Anabel never told anyone about the pregnancy, but never forgot the son she had with Urbano. Anabel later met her late husband Félix Munõz, with whom she had five other children: Valentim, Remédios, Amparo, Assunção, and Antônio. With Eugênio’s reappearance in her life, Anabel is forced reveal the truth. Eugênio, who thought he was the son of millionaires, discovers that his real family is poor. The tests show that Anabel’s bone marrow is incompatible with Eugênio. Because of this, Anabel reveals another secret: Valentim is also Urbano's son. Valentim is faced with the situation of having to donate bone marrow for a brother he doesn’t know. To make matters worse, Eugene and Valentim fall in love with the same woman, Madalena.

== Cast ==
- Patrícia França as Madalena Sobral
- Marcos Palmeira as Valentim Muñoz
- Marcello Antony as Eugênio Amarante Paes
- Cristiana Oliveira as Adriana Campos Queiroz
- Arlete Salles as Anabel Muñoz
- Zezé Polessa as Marinelza Bolla
- Laura Cardoso as Ruth Campos Queiroz
- Cláudio Cavalcanti as Dr. Olavo
- Ariclê Perez as Gilda Campos Queiroz
- Bia Nunnes as Remédios Muñoz
- Thaís de Campos as Amparo Muñoz
- Gabriela Alves as Assunção Muñoz
- Diogo Vilela as Caio Graco Leão
- Rosi Campos as Dayse Menezes
- André Gonçalves as Walter
- Maria Maya as Caroline "Kelly" Bolla
- Juliana Baroni as Inês Soares da Cunha
- Ricardo Petraglia as Tito Soares da Cunha
- Mônica Torres as Lídia
- Jacqueline Laurence as Eglantine Billard
- Stella Miranda as Maria do Socorro
- Marcos Oliveira as Cândido "Candinho"
- Ademir Zanyor Jair "Jairzinho" Billard
- Estelita Bell as Imaculada Muñoz
- Maria Lúcia Dahl as Laís Soares da Cunha
- José D'Artagnan Júnior as Edgar
- Chico Díaz as Ramiro Morales
- Maria Gladys as Neném
- Luís Salém as Lázaro
- Angela Rebello as Tereza
- Regiana Antonini as Deusa
- Mara Manzan as Sexta-Feira
- Alexandre Barillari as Antônio Muñoz
- Adriana Garambone as Clarice Amarante Paes
- Johnny Rudge as Moacir "Moa" Menezes
- Bruno Murtinho as Wellington
- Zezeh Barbosa as Jacinta
- Vanessa Dantas as Flávia
- Adriano Garib as Juarez
- Débora Bloch as Teodora Bentes do Gama
- Victor Fasano as Heitor Lobato
- Marcos Paulo as Gaspar Junqueira
- Nelson Xavier as Mestre Bento Sobral
- Marly Bueno as Sandra

=== Special guest stars ===
- Rosamaria Murtinho as Bárbara Amarante Paes
- Walmor Chagas as Guilherme Amarante Paes
- Oswaldo Loureiro as Walmir Bolla

== Production ==
Salsa e Merengue is the first telenovela written by the duo Maria Carmem Barbosa and Miguel Falabella. In order to be able to write the telenovela with ease, Falabella took a month's leave from the comedy show Sai de Baixo. The telenovela had around forty scenes shot in Miami, with the cost of filming being around 300 thousand dollars.

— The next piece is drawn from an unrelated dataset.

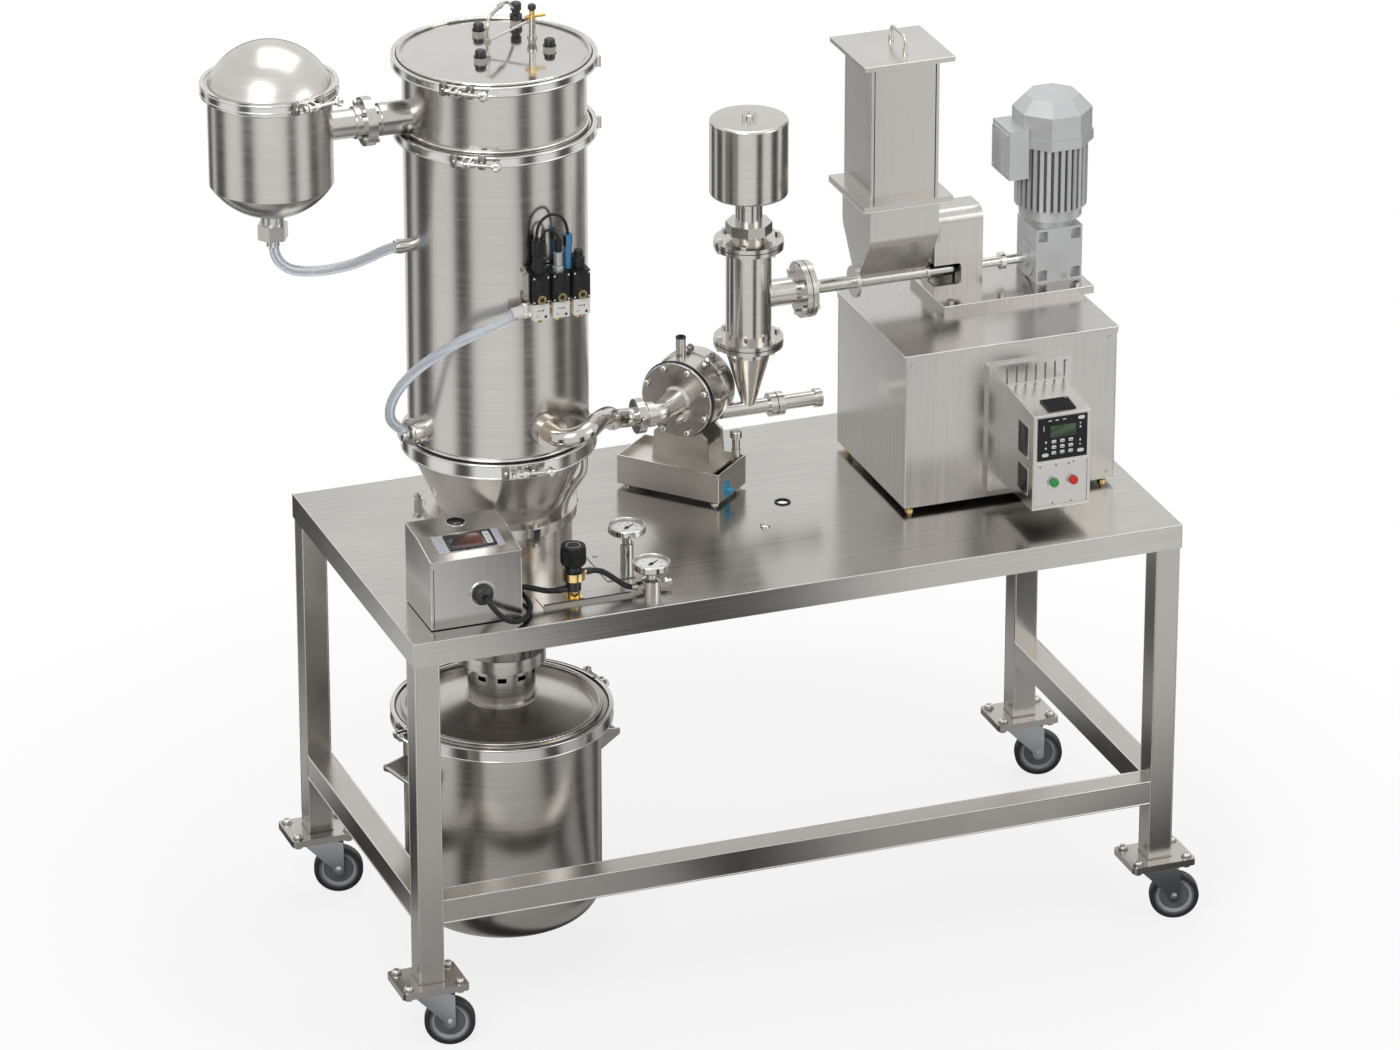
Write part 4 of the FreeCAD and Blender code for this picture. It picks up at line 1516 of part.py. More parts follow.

In the first few weeks, the telenovela aired a topless scene at 7 pm. The scene was made at the request of the production team.

The opening credits sequence showed people dancing to the rhythm of salsa and merengue, to the song María by Ricky Martin, which was a hit at the time. Meanwhile, a complementary soundtrack, Bailando Salsa e Merengue, was released containing the songs featured in the telenovela.